Masters Theses

Date of Award

5-1990

Degree Type

Thesis

Degree Name

Master of Science

Major

Communication

Major Professor

Paul G. Ashdown

Committee Members

Ronald Taylor, Jerry Morrow

Abstract

In 1986, the Superfund Amendments and Reauthorization Act (SARA) became law. This wide-ranging bill authorized funding for the cleanup of hazardous wastes, a national problem about which the media made the public increasingly aware. Title III of the law, also known as the Emergency Planning and Community Right-to-Know Act, required manufacturers, users, or storers of more than 300 hazardous chemicals to report the location and amounts of chemicals on hand, and amounts released into the environment, to state emergency agencies and the U.S. Environmental Protection Agency (EPA).

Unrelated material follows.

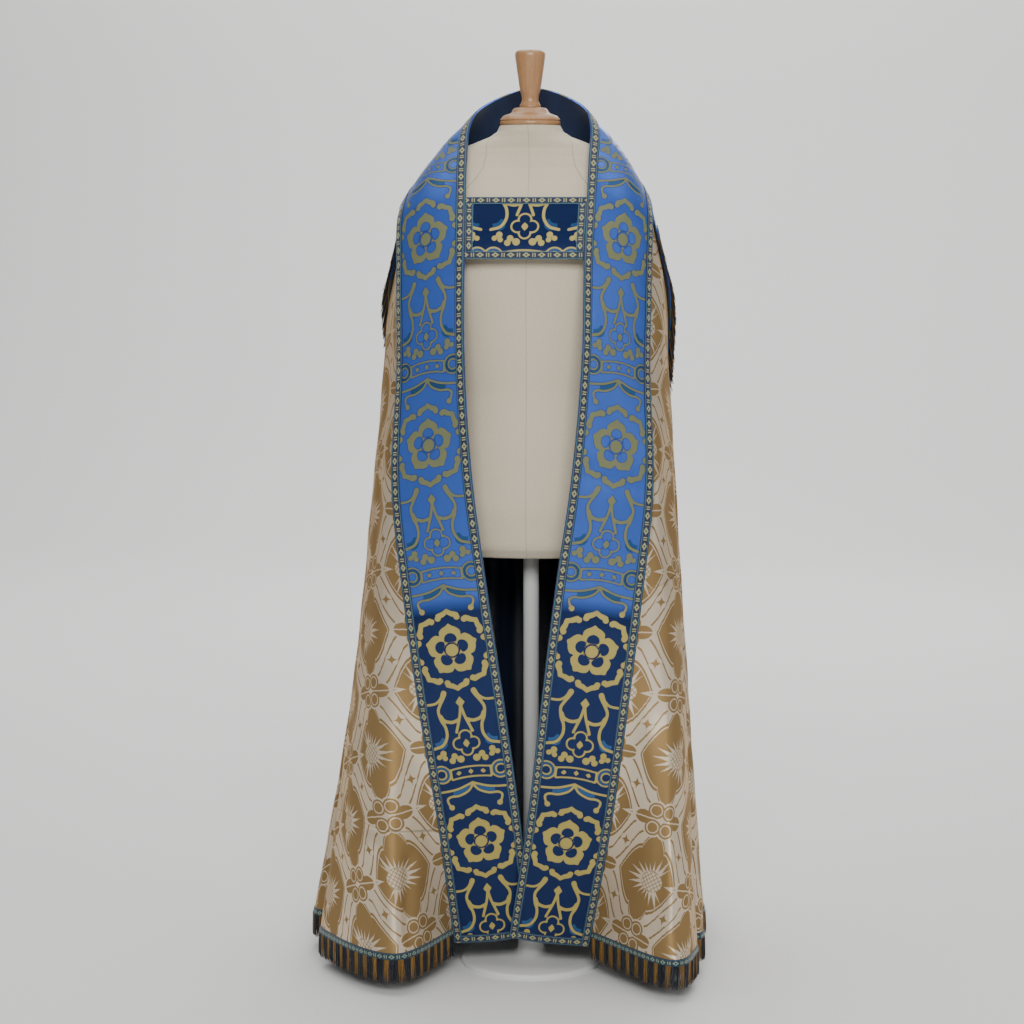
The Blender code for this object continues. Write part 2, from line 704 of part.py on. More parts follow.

Title III, in effect, opened chemical companies and companies in other industries to public scrutiny as never before. These companies were to compile reports and release potentially damaging information forthrightly, yet do so in a manner that did not undermine the public trust. This study examined how the community relations programs of two East Tennessee chemical companies, Tennessee Eastman Company, in Kingsport, and Rohm and Haas Tennessee, in Knoxville, dealt with the challenges of Title III, and investigated how each company's influence in its community may have affected its community relations program. Grunig's four models of public relations were used to describe each company's program and goals. Findings showed that Tennessee Eastman Company, which dominated the social, economic and political landscape of Kingsport, had a community relations program patterned after a more directive, two-way asymmetric public relations model. Rohm and Haas, which was comparatively less influential in the Knoxville community, had a program patterned after the consensus-building two-way symmetric model of public relations. The challenges that Title Mi posed to community relations, however, required a trust-building approach using dialogue to not merely diffuse concerns of local community and environmental activists, but to allow companies to seek out, listen and act upon these concerns themselves, before additional federal regulations require more from businesses.